La géographie, c’est une question d’organisation de l’espace. Cette géographie se fait, à la manière d’Hérodote et de Kapuscinski, «avec les pieds», de l’intérieur, avec les gens qui habitent les quartiers populaires où ils ont leurs habitudes de vie ou de mort. Un dénominateur commun, ou plusieurs, disons: la présence d’une mer Atlantique et d’une mer des Caraïbes, ces deux mers baignant des îles et des kilomètres de côtes et de plages, une végétation luxuriante, des populations mixtes, une rencontre entre deux continents, l’africain et l’européen, où se côtoient la plus grande pauvreté et la richesse la plus tape-à-l’œil pour vacanciers d’occasion ou millionnaires à la recherche de paradis fiscaux.
Bien sûr, les Québécois que nous sommes se sentent interpelés par cet univers, à première vue paradisiaque. D’abord parce que nous faisons partie de ces Amériques. Aussi, parce que le froid du nord nous pousse vers l’aventure du sud, à la recherche de chaleur. «Los tabarnacos», qui fréquentent les tout-inclus n’ont qu’une connaissance bien sommaire des idiosyncrasies caribéennes et de la réalité où ils viennent se reposer en toute légitimité, soit dit en passant.
Vraie découverte
Voici donc l’occasion de découvrir ces Caraïbes, ces «isles-à-sucre», comme les appelle l’écrivain Patrick Chamoiseau, qui ne sont pas faites uniquement de «cocotiers inclinés au bord d’une mer d’un bleu intense, de volcans éteints verdoyants, de bateaux de croisière» qui nous emmènent faire de la plongée sous-marine ou de la pêche à l’espadon.
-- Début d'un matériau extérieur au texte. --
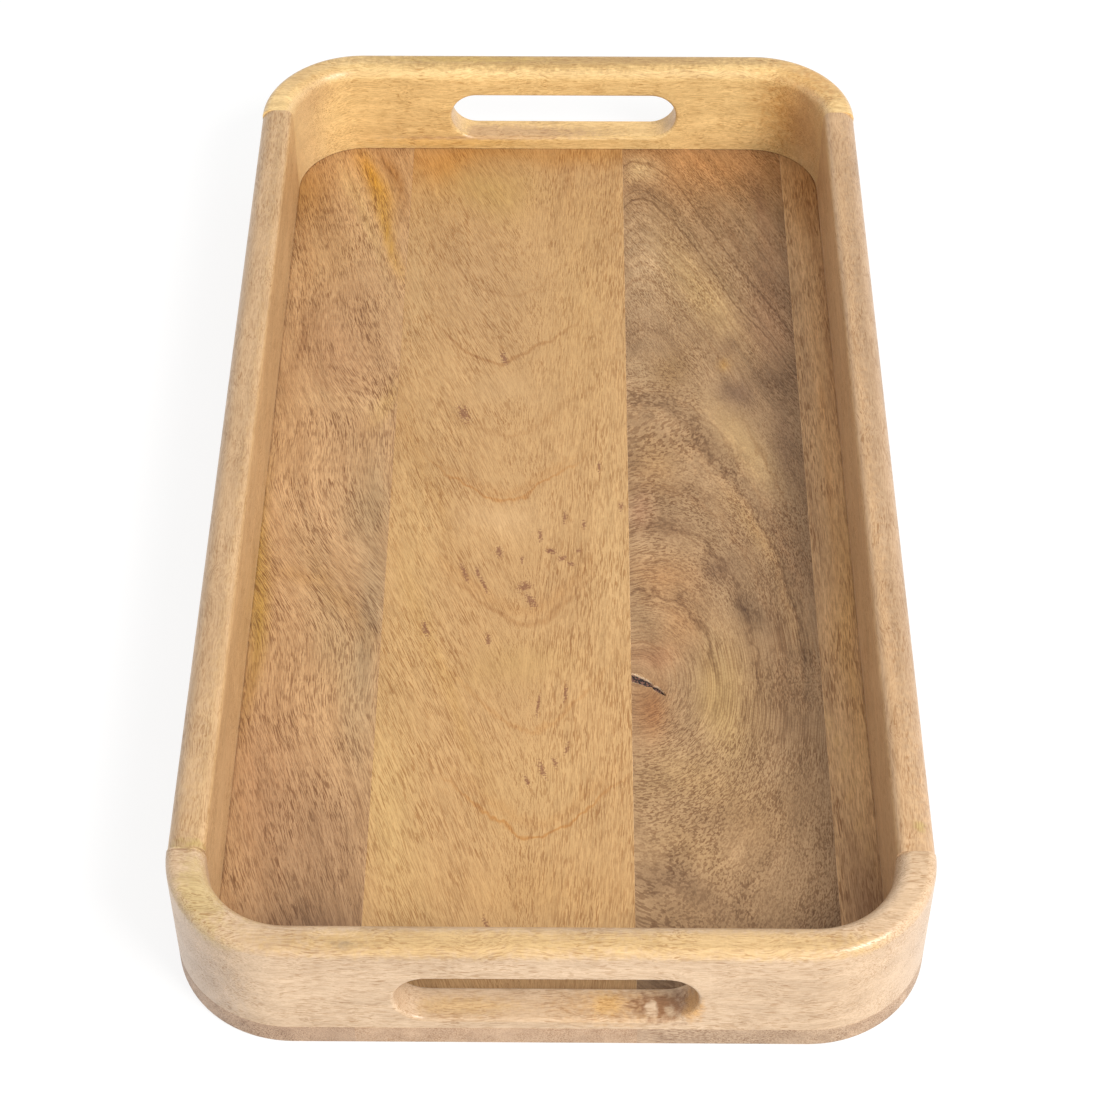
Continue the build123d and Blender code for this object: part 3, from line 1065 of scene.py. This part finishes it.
# stains and knots in the rails: centre, radii, colour, strength, and where it begins and ends to fade
olive, gold, amber, bark = (0.40, 0.29, 0.09), (0.57, 0.375, 0.155), (0.50, 0.27, 0.08), (0.25, 0.12, 0.05)
jointStain = [
    ((-121.5, -197.0, 51), (9, 3.2, 9), olive, 0.6, (0.4, 1.0)),
    ((-121.5, -199.6, 51), (9, 0.7, 8), bark, 0.6, (0.3, 1.0)),
]
railStains = {
    "front": [
        *jointStain,
        ((-114, -216, 51), (13, 22, 8), (0.50, 0.36, 0.16), 0.85, (0.3, 1.0)),
        ((-104, -230, 48), (20, 10, 5), (0.52, 0.36, 0.14), 0.7, (0.2, 1.0)),
        ((-30, -236, 51), (90, 8, 5), gold, 0.75, (0.3, 1.0)),
        ((60, -236, 51), (80, 8, 5), gold, 0.7, (0.3, 1.0)),
        ((-66, -237, 51), (8, 2.2, 2.0), (0.28, 0.2, 0.12), 0.7, (0.2, 1.0)),
        ((-60, -238, 48.5), (6, 2.0, 1.6), (0.36, 0.25, 0.14), 0.5, (0.2, 1.0)),
        ((-116, -226, 22), (26, 26, 32), (0.43, 0.32, 0.24), 0.6, (0.2, 1.0)),
        ((20, -234, 12), (34, 10, 4), amber, 0.6, (0.2, 1.0)),
        ((-30, -235, 13), (30, 6, 3), (0.56, 0.36, 0.15), 0.6, (0.3, 1.0)),
        ((37, -235, 17), (14.5, 8, 10.5), bark, 0.95, (0.4, 1.0)),
        ((19, -234, 13.5), (8, 7, 4), (0.57, 0.335, 0.11), 0.7, (0.2, 1.0)),
        ((33.6, -235.6, 14.5), (3.0, 4.2, 3.6), (0.62, 0.46, 0.31), 0.9, (0.45, 1.0)),
        ((39.6, -236.6, 15.5), (2.6, 3.0, 3.8), (0.50, 0.36, 0.23), 0.85, (0.4, 1.0)),
        ((47, -238, 21), (5, 9, 10), (0.56, 0.30, 0.09), 0.8, (0.3, 1.0)),
    ],
    "rear": [
        ((112, 222, 34), (36, 34, 40), (0.54, 0.262, 0.065), 0.8, (0.1, 1.0)),
        ((-112, 222, 46), (26, 26, 16), (0.62, 0.39, 0.17), 0.6, (0.1, 1.0)),
        ((0, 236, 51), (130, 9, 6), (0.45, 0.28, 0.107), 0.88, (0.4, 1.0)),
        ((-40, 236, 51), (60, 4, 3), (0.56, 0.38, 0.09), 0.5, (0.2, 1.0)),
        ((-50, 228, 12), (50, 4, 4), (0.64, 0.38, 0.11), 0.6, (0.2, 1.0)),
        ((-30, 230, 15.0), (60, 9, 1.6), (0.50, 0.31, 0.18), 0.6, (0.4, 1.0)),
    ],
    "left": [*jointStain, ((-124, 0, 50), (9, 280, 8), (0.50, 0.325, 0.180), 0.8, (0.5, 1.0))],
    "right": [
        ((125, 0, 50), (8, 280, 8), (0.41, 0.268, 0.155), 0.85, (0.4, 1.0)),
        ((123, -188, 51), (3, 3.4, 4), olive, 0.6, (0.3, 1.0)),
    ],
}


def railMaterial(name, finish, stains=()):
    def surface(tree, here):
        wave = swing(tree, noise(tree, here, (30, 30, 30), 2.0, finish["seed"] + 2), 9.0)
        x, y, z = separate(tree, here)
        if finish["grainAxis"][0]:
            across, along, through = z, x, y
        else:
            across, along, through = x, y, z
        grain = combine(tree, calc(tree, "ADD", across, wave), along, calc(tree, "ADD", through, wave))
        colour = combine(tree, *finish["colour"])
        for centre, radii, stain, strength, edge in stains:
            colour = spot(centre, radii, stain, strength, edge=edge)(tree, here, colour)
        return {"grain": grain, "colour": colour}

    return woodMaterial(name, {**railDefaults, **finish}, surface)


addCamera()
addStudio()
print("camera and studio")

for node, board in boards.items():
    name = node.replace("base_", "") + "_wood"
    makePiece(name, boardMesh(node, board), node, boardMaterial(node, board))
print("base boards")

sweptRail = railTree()
midX = tray["halfWidth"] - tray["wall"] / 2
midY = tray["halfLength"] - tray["wall"] / 2
past = tray["jointY"] - railEdge["pastJoint"]  # the tree squares the ends off at the joints
for name, end in (("front", -1), ("rear", 1)):
    path = [(-end * midX * s, end * y) for s, y in ((1, past), (1, midY), (-1, midY), (-1, past))]
    material = railMaterial("railWood_" + name, railFinish[name], railStains[name])
    slot = {**handSlots[name], "Slot Face": end * midY}
    mesh = railMesh("end_rail_%s_wood" % name, sweptRail, path, material, slot)
    makePiece(mesh.name, mesh, "end_rail_" + name, material)
for name, side in (("left", -1), ("right", 1)):
    path = [(side * midX, -side * tray["jointY"]), (side * midX, side * tray["jointY"])]
    material = railMaterial("railWood_" + name, railFinish[name], railStains[name])
    mesh = railMesh("side_rail_%s_wood" % name, sweptRail, path, material)
    makePiece(mesh.name, mesh, "side_rail_" + name, material)
print("rails")

dowelWood = railMaterial("dowelWood", {"seed": 67.0, "colour": (0.55, 0.38, 0.22), "grainAxis": (0, 1, 0)})
for name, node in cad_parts.items():
    if name.startswith("dowel_"):
        for place in node.material_slots:
            place.material = dowelWood
print("dowels")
On ne s’entend pas sur l’origine du mot «caraïbe». Les premiers Européens succombèrent aux rumeurs concernant les Caribes, des autochtones qui auraient été des mangeurs de chair humaine. «Le nom restera et désignera la mer, puis, par extension, l’ensemble de la région et ses habitants.» Cuba semble faire figure à part, ses habitants se définissant avant tout comme des Latinos et s’identifiant davantage à cette Amérique latine du sud et du centre.
Étant donné la grande diversité des populations autochtones qui vécurent dans l’archipel des Antilles, et de l’immigration, majoritairement européenne, mais aussi indienne et chinoise, survenue vers les XVe et XVIe siècles, il est impossible de tracer un portrait uniforme du Caribéen type. Tout au plus, peut-on avancer que venus avec la colonisation européenne, ces nouveaux insulaires s’établirent sur des plantations sucrières qui nécessitaient «la déportation et la mise en esclavage de travailleurs africains», entraînant bien souvent la décimation des populations amérindiennes.
De ce brassage des genres résulte une mixité indéniable, qui me ramène à nos origines à nous, descendants de colons français, mais qui se sont mélangés forcément avec les Amérindiens, pour survivre à la défaite de 1760. D’ailleurs, l’auteur nous apprend qu’une étude universitaire en cours «basée sur le prélèvement de sang des Cubains dans toutes les régions du pays est en voie de montrer que, derrière l’hermétisme des catégories ethniques, chaque Cubain possède à la fois des gènes amérindiens (8%), africains (20%) et européens (72%)».
Et dire qu’ici certains nous accusent d’être trop préoccupés par nos origines!
Un ouvrage qui donne le goût de voyager en bonne compagnie.